HRW Urges Afghan War Commission To Examine US Role on Women’s Rights

Wednesday, 09/07/2022

Human Rights Watch has urged the Afghanistan War Commission to examine US government pledges on women’s and girls’ rights in Afghanistan with expertise.

HRW added that it was troubled by the fact that none of the 14 men and 2 women appointed as commissioners are experts on women’s rights, and none are Afghan or from the Afghan diaspora. IT asked the commission to include women in its fold.

HRW stated that the Taliban, after seizing power in August 2021, dismantled the system which had been developed with the US support to respond to gender-based violence. “The dreams of Afghan girls and women have been shattered with the Taliban ban on girls from attending secondary schools and women from most jobs. Women’s and girls’ rights to free movement, association, and expression have been severely curbed,” the report said.

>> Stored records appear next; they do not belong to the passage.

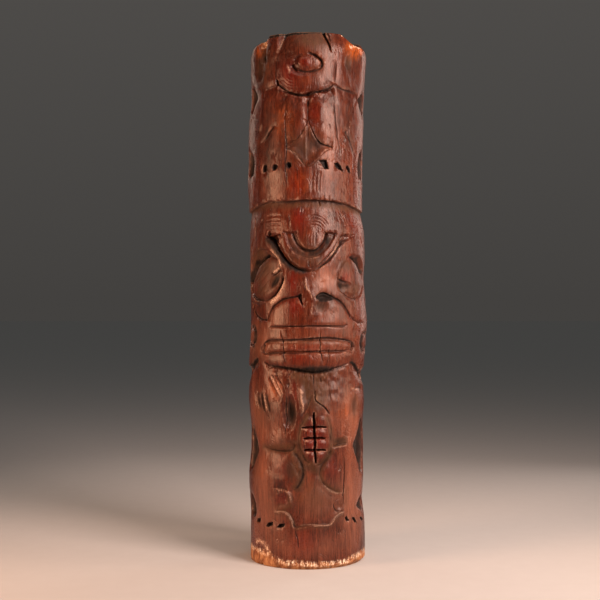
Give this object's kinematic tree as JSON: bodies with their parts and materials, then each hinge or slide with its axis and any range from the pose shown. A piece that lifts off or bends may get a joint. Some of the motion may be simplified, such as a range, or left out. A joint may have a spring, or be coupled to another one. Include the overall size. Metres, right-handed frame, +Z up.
{
  "type": "tiki post",
  "caption": "Carved wooden log post of two stacked figures, a blunt-snouted head over a wide-mouthed face with a slotted leaf-shaped belly panel, standing on a flat foot.",
  "frame": {"origin": "middle of the flat foot, on the floor", "axes": "+Z up along the log; the carved front faces -Y; +X is to the right of someone who faces the carving"},
  "size_m": [0.2787, 0.2743, 1.2],
  "materials": {
    "stained_redwood": "dark red-brown stain under a rubbed, satin wax, worn to bare wood at the foot's edge"
  },
  "bodies": {
    "root": {"tiki_post": "stained_redwood"}
  },
  "joints": []
}
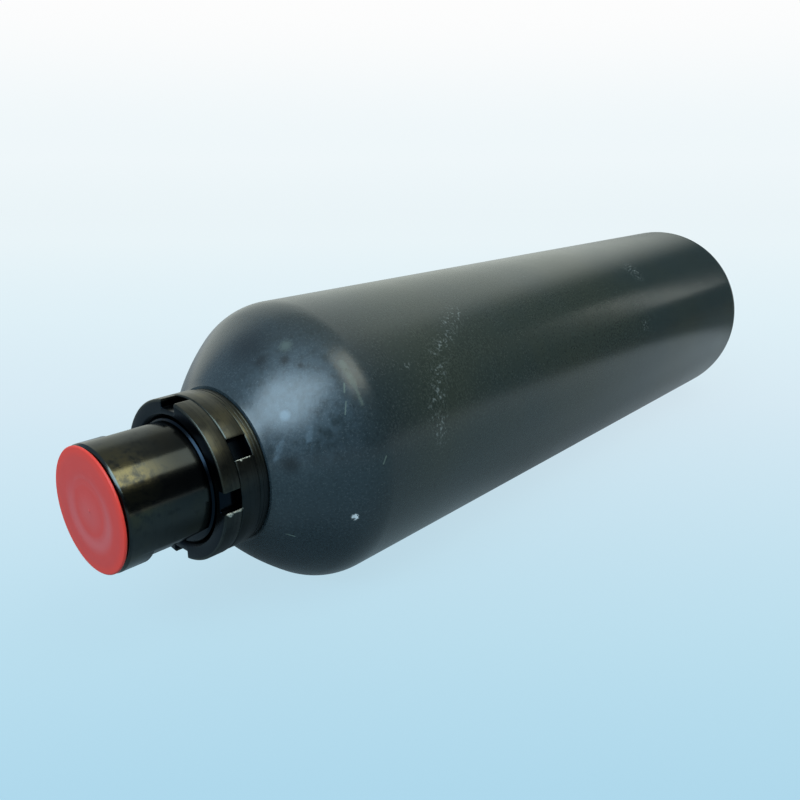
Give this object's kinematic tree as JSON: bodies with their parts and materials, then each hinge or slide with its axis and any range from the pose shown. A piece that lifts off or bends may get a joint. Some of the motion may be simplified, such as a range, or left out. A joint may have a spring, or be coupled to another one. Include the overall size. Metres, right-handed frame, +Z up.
{
  "type": "bladder accumulator",
  "caption": "Bladder accumulator: domed steel shell with a rubber bladder, a gas valve at one end and a plugged fluid port with slotted ring nuts at the other.",
  "frame": {"origin": "centre of the port body's end face", "axes": "+X along the vessel's axis from the fluid port to the gas valve, +Z up, the vessel lying on its side"},
  "size_m": [0.6875, 0.1519, 0.152],
  "materials": {
    "shell_paint": "dark slate grey paint, satin, fine grain",
    "black_steel": "turned steel, blackened and oiled",
    "red_plastic": "matte moulded polyethylene",
    "plated_steel": "zinc plated",
    "machined_steel": "machined, bare",
    "spring_steel": "oiled spring wire",
    "brass": "turned",
    "bronze": "sintered bearing bronze",
    "seal_rubber": "nitrile, satin",
    "bladder_rubber": "moulded nitrile, matt",
    "white_plastic": "PTFE",
    "black_plastic": "moulded cap"
  },
  "bodies": {
    "vessel": {"shell": "shell_paint", "port_body": "black_steel", "front_slotted_nut": "black_steel", "rear_slotted_nut": "black_steel", "spacer_ring": "black_steel", "port_plug": "red_plastic", "bleed_screw": "plated_steel", "bleed_seal": "seal_rubber", "bladder": "bladder_rubber", "bladder_stem": "plated_steel", "stem_seal_ring": "seal_rubber", "stem_washer": "plated_steel", "stem_lock_nut": "plated_steel", "valve_guard_cap": "plated_steel", "port_backup_ring": "white_plastic", "port_o_ring": "seal_rubber", "port_seal_washer": "machined_steel", "support_ring_rubber": "seal_rubber", "support_ring_half_a": "machined_steel", "support_ring_half_b": "machined_steel", "guide_bush": "bronze", "poppet_spring": "spring_steel", "gas_valve_body": "brass", "gas_valve_seal": "seal_rubber", "valve_core_body": "brass", "valve_core_spring": "spring_steel", "gas_valve_cap": "black_plastic"},
    "poppet_valve": {"poppet": "machined_steel", "poppet_stop_washer": "plated_steel", "poppet_lock_nut": "plated_steel"},
    "gas_valve_pin": {"valve_core_pin": "brass"}
  },
  "joints": [
    {"name": "poppet_slide", "type": "slide", "parent": "vessel", "child": "poppet_valve", "axis": [1, 0, 0], "range_m": [-0.01, 0], "stiffness_N_per_m": 2000, "springref_m": 0.01, "deforming": ["poppet_spring"]},
    {"name": "gas_pin_slide", "type": "slide", "parent": "vessel", "child": "gas_valve_pin", "axis": [1, 0, 0], "range_m": [-0.0015, 0], "stiffness_N_per_m": 400, "springref_m": 0.002, "deforming": ["valve_core_spring"]}
  ]
}
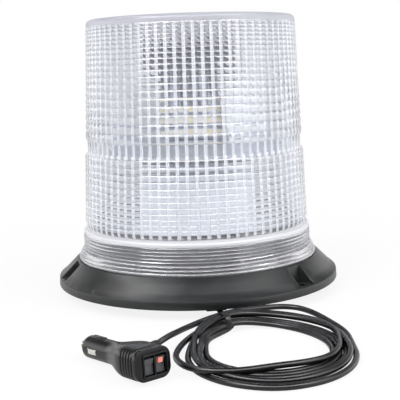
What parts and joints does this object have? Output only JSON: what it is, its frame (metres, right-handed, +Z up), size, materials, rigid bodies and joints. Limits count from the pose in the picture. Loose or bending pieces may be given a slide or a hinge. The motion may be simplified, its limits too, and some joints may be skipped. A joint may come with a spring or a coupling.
{
  "type": "rotating beacon",
  "caption": "Warning beacon with a clear ribbed lens over turning mirrors and a lamp column, on a magnet foot, with a coiled cord and a switched vehicle plug.",
  "frame": {"origin": "centre of the foot, on the surface that the beacon stands on", "axes": "+Z up along the lens, -Y towards the side the cable leaves, +X to that side's right"},
  "size_m": [0.1852, 0.3021, 0.176],
  "materials": {
    "black_abs": "fine satin texture",
    "white_abs": "smooth",
    "black_moulding": "satin",
    "clear_polycarbonate": "clear, polished",
    "black_rubber": "matt",
    "zinc_steel": "zinc plated",
    "bearing_steel": "ground",
    "ferrite": "sintered",
    "circuit_board": "solder mask",
    "electronic_parts": "moulded",
    "red_wire": "insulation",
    "anodised_aluminium": "blue-grey anodised",
    "led_carrier": "white solder mask",
    "phosphor": "yellow phosphor",
    "acetal": "natural",
    "mirror_chrome": "vacuum metallised",
    "brass": "machined",
    "nickel_plate": "nickel plated",
    "plug_black": "satin",
    "rocker_grey": "satin",
    "indicator_orange": "translucent",
    "fuse_glass": "clear",
    "cable_black": "satin sheath"
  },
  "bodies": {
    "base": {"base_housing": "black_abs", "base_plate": "black_moulding", "base_seal": "black_rubber", "plate_screws": "zinc_steel", "suction_cup": "black_rubber", "magnet_pot": "zinc_steel", "magnet": "ferrite", "magnet_bolt": "zinc_steel", "cable_grommet": "black_rubber", "chassis_plate": "white_abs", "chassis_screws": "zinc_steel", "lens_gasket": "black_rubber", "driver_board": "circuit_board", "board_parts": "electronic_parts", "board_screws": "zinc_steel", "supply_wires": "red_wire", "motor_pedestal": "white_abs", "pedestal_screws": "zinc_steel", "drive_motor": "zinc_steel", "motor_screws": "zinc_steel", "lamp_post": "zinc_steel", "post_nut": "zinc_steel", "bearing_inner_race": "bearing_steel", "heat_sink": "anodised_aluminium", "led_ring": "led_carrier", "led_chips": "phosphor", "top_cap": "black_moulding", "cap_screw": "zinc_steel", "plug_shell_upper": "plug_black", "plug_shell_lower": "plug_black", "plug_bezel": "plug_black", "rocker_axle": "zinc_steel", "switch_block": "electronic_parts", "plug_nose": "plug_black", "tip_spring": "zinc_steel", "fuse": "fuse_glass", "plug_screw": "zinc_steel", "plug_strain_relief": "black_rubber", "cord_base_lead": "cable_black", "cord_coil": "cable_black", "cord_plug_lead": "cable_black", "cord_tie": "cable_black"},
    "lens": {"lens": "clear_polycarbonate"},
    "rotor": {"rotor_gear": "acetal", "turntable": "anodised_aluminium", "bearing_outer_race": "bearing_steel", "bearing_balls": "bearing_steel", "reflector_left": "mirror_chrome", "reflector_right": "mirror_chrome", "reflector_screws": "zinc_steel", "gear_screws": "zinc_steel"},
    "pinion": {"motor_pinion": "brass", "motor_shaft": "zinc_steel"},
    "left_switch": {"rocker_left": "rocker_grey"},
    "right_switch": {"rocker_right": "rocker_grey", "indicator_lens": "indicator_orange"},
    "contact_pin": {"tip_contact": "nickel_plate"},
    "left_side_contact": {"side_contact_left": "nickel_plate"},
    "right_side_contact": {"side_contact_right": "nickel_plate"}
  },
  "joints": [
    {"name": "lens_lift", "type": "slide", "parent": "base", "child": "lens", "axis": [0, 0, 1], "range_m": [0, 0.19]},
    {"name": "rotor_spin", "type": "hinge", "parent": "base", "child": "rotor", "pos_m": [0, 0, 0.085], "axis": [0, 0, 1], "continuous": true},
    {"name": "pinion_spin", "type": "hinge", "parent": "base", "child": "pinion", "pos_m": [0.01385, 0.01978, 0.079], "axis": [0, 0, 1], "continuous": true},
    {"name": "left_rocker_press", "type": "hinge", "parent": "base", "child": "left_switch", "pos_m": [-0.02652, -0.19207, 0.00881], "axis": [0.7859, 0.6184, 0], "range_deg": [-14, 0], "stiffness_Nm_per_rad": 0.02},
    {"name": "right_rocker_press", "type": "hinge", "parent": "base", "child": "right_switch", "pos_m": [-0.02141, -0.18805, 0.00881], "axis": [0.7859, 0.6184, 0], "range_deg": [-14, 0]},
    {"name": "tip_press", "type": "slide", "parent": "base", "child": "contact_pin", "axis": [0.6168, -0.7838, 0.0719], "range_m": [0, 0.0015], "stiffness_N_per_m": 1500, "deforming": ["tip_spring"]},
    {"name": "left_contact_press", "type": "slide", "parent": "base", "child": "left_side_contact", "axis": [0.7859, 0.6184, 0], "range_m": [0, 0.0004], "stiffness_N_per_m": 1500},
    {"name": "right_contact_press", "type": "slide", "parent": "base", "child": "right_side_contact", "axis": [-0.7859, -0.6184, 0], "range_m": [0, 0.0004], "stiffness_N_per_m": 1500}
  ],
  "couplings": [
    {"joint": "pinion_spin", "follows": "rotor_spin", "ratio": -4}
  ]
}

It also accused the US of leaving women and activists out in the cold during the evacuation process. Only 7 to 10 percent of Afghan applicants for US special immigrant visas are women, it stated. The rights watchdog urged the commission to investigate and document the US government’s failure to deliver most of its promises to Afghan women and set out what can still be salvaged to help protect those living under the Taliban’s brutal rule and assist those who managed to flee abroad.

The commission had been created in December 2021 to examine “key strategic, diplomatic, and operational decisions” the US made in Afghanistan, and to develop “lessons learned and recommendations for the way forward”. The Commission’s executive director is not appointed yet, providing an opportunity to seek someone with women’s rights expertise, HRW said.